En 1955, le tournage de ce film dramatique franco-italien se déroule dans la région de Modane sur le site de la construction du barrage d’Aussois, plus précisément celui de Plan d’Amont. Entre 1952 et 1956, l’édification de ce barrage-poids de 47mètres de haut vient compléter la retenue du barrage de Plan d’Aval. Dans son ouvrage consacré aux Barrages de Savoie, publié dans la revue L’Histoire en Savoie, Maurice Messiez insiste sur leur intérêt stratégique consistant à fournir en énergie « la soufflerie d’Avrieux, récupérée comme dommage de guerre, montée par l’Office national de recherches aéronautiques, d’une puissance de 100 000 CV ».

Les barrages de Plan d’Amont et Plan d’Aval
Les barrages de Plan d’Amont et Plan d’Aval (collection privée)

Lorsque Plan d’Amont est achevé en 1956, l’ensemble des deux retenues fournit près de 300 millions de KW au total. Mais la construction des énormes piles en béton aura demandé des efforts à une importante main d’œuvre qui va lourdement être frappée par des accidents du travail souvent mortels. C’est dans un contexte semblable que s’inscrit l’intrigue du film d’Yves Allégret. Durant plus d’une heure, au cœur du chantier de construction, on suit la vie d’une équipe de travailleurs dirigée par un ingénieur joué par Gérard Philipe. À son arrivée, il est informé de la mort d’un ouvrier qui a chuté d’un pilier de 40 mètres de hauteur. L’ingénieur chef va alors tout faire pour qu’évoluent les conditions de travail de ses hommes. Le film tourné sur place vaut principalement pour son contenu documentaire plus que pour son intrigue bien faible aux yeux de la critique. Cette dernière ne peut qu’insister sur la tonalité humaniste pour sauver un film qui ne vaut que par la présence de sa seule grande vedette. Les spectateurs du Foyer Albanais ont dû quand même vibrer au cours de sa projection tout en découvrant les images d’un grand chantier savoyard proche.
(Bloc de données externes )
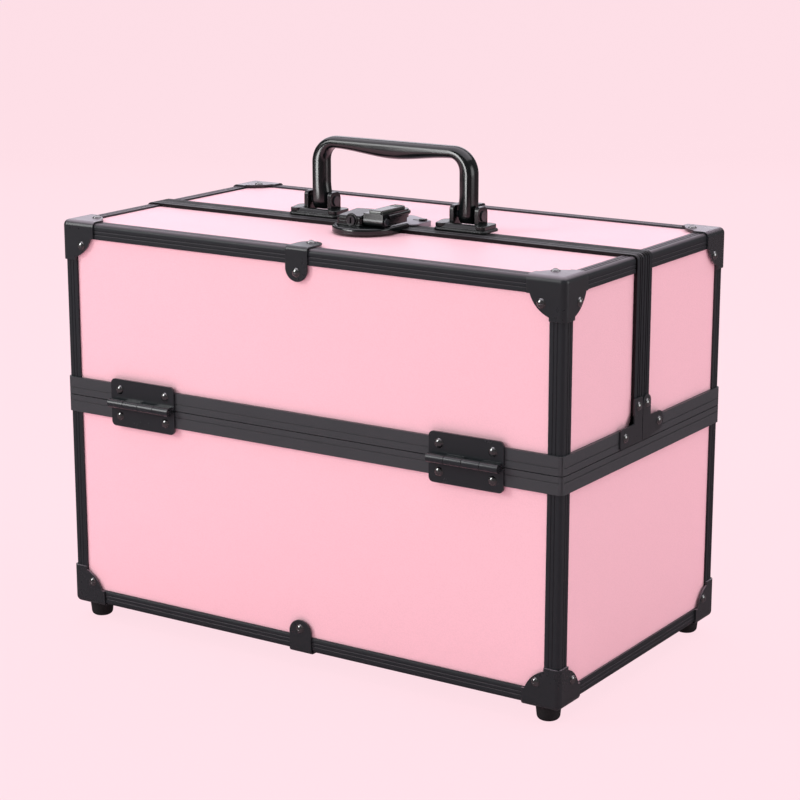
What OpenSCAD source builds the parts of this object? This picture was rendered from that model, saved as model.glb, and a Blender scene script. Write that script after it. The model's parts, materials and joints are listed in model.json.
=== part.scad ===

Illustration d'un barrage et de sa salle des machines dans un manuel du certificat d’études.
Illustration dans un manuel du certificat d’études (collection privée)
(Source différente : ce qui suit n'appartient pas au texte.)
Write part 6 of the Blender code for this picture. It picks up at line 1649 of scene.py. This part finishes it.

Le barrage est aussi un acteur bien présent dans les manuels scolaires qui préparent au certificat d’études. Manuel de géographie pour les localiser, livre de sciences appliquées pour étudier la production du courant électrique, permettent aux enfants du baby boom de se préparer au monde des tourne-disques, robots ménagers, machines-outils qui s’installe peu à peu dans leur quotidien. Les leçons sont précises, fort documentées, se terminant toujours par un court résumé de ce type : « Le courant est produit dans une centrale par un alternateur entraîné par une turbine ; dans une centrale hydro-électrique, c’est l’eau d’une chute ou d’un barrage qui actionne la turbine ». Au fil des années, les cartes de géographie accompagnent l’extension des infrastructures comme pour celles réalisées sur le Rhône depuis le barrage « d’origine », celui de Génissiat. Car cet ouvrage inauguré après guerre est le résultat d’une véritable épopée commencée avant le second conflit mondial. L’ouvrage appelé le Niagara français est célébré par le gouvernement qui voit dans son achèvement « un signe indiscutable de la renaissance de la France », auquel participent les grandes entreprises françaises que sont Électricité de France, la toute jeune entreprise nationale créée par la nationalisation de 1946, et la Compagnie Nationale du Rhône. Dans une France où l’urgence est partout, il faut répondre à tous les besoins d’un pays où les coupures de courant vont rester fréquentes jusqu’en 1950.

Carte maximum présentant le barrage de Génissiat et le timbre associé
Carte maximum présentant le barrage et le timbre associé (collection particulière)

Lorsqu’en janvier 1948 Robert Lacoste, Ministre de la production industrielle, vient inaugurer l’imposant ouvrage, il félicite les constructeurs puis célèbre le gigantisme de l’ouvrage, « le plus formidable barrage de l’Europe occidentale avec ses conduites forcées de la taille d’une maison, sa digue épaisse de cent mètres à la base » avant d’insister sur les capacités de production fournies par « cinq turbines, cinq alternateurs produisant 1 600 000 000 kilowatt heures soit plus du dixième de la production hydroélectrique française ». Avant de devenir un élément du patrimoine industriel français, Génissiat est immortalisé par d’innombrables reportages, films d’actualité, photographies et bien évidemment par un timbre. Ce dernier, de couleur rose carminé et d’une valeur de 12 francs, est l’œuvre du graveur et dessinateur Antonin Barlangue. Émis à deux millions d’exemplaires, il permet de se faire une bonne idée de l’importance de l’ouvrage que l’on découvre en vue plongeante de l’aval vers l’amont. Le lac de 23 kilomètres, les 140 mètres de hauteur de la digue, se dévoilent d’un seul coup d’œil. Lorsque le timbre est collé sur la face « image » d’une carte postale, constituant ainsi une carte maximum, l’effet est encore plus saisissant. Il fallait bien tout cela pour célébrer le retour du pays dans le concert des grandes nations industrielles et son entrée dans ce que l’on nommera plus tard les Trente glorieuses.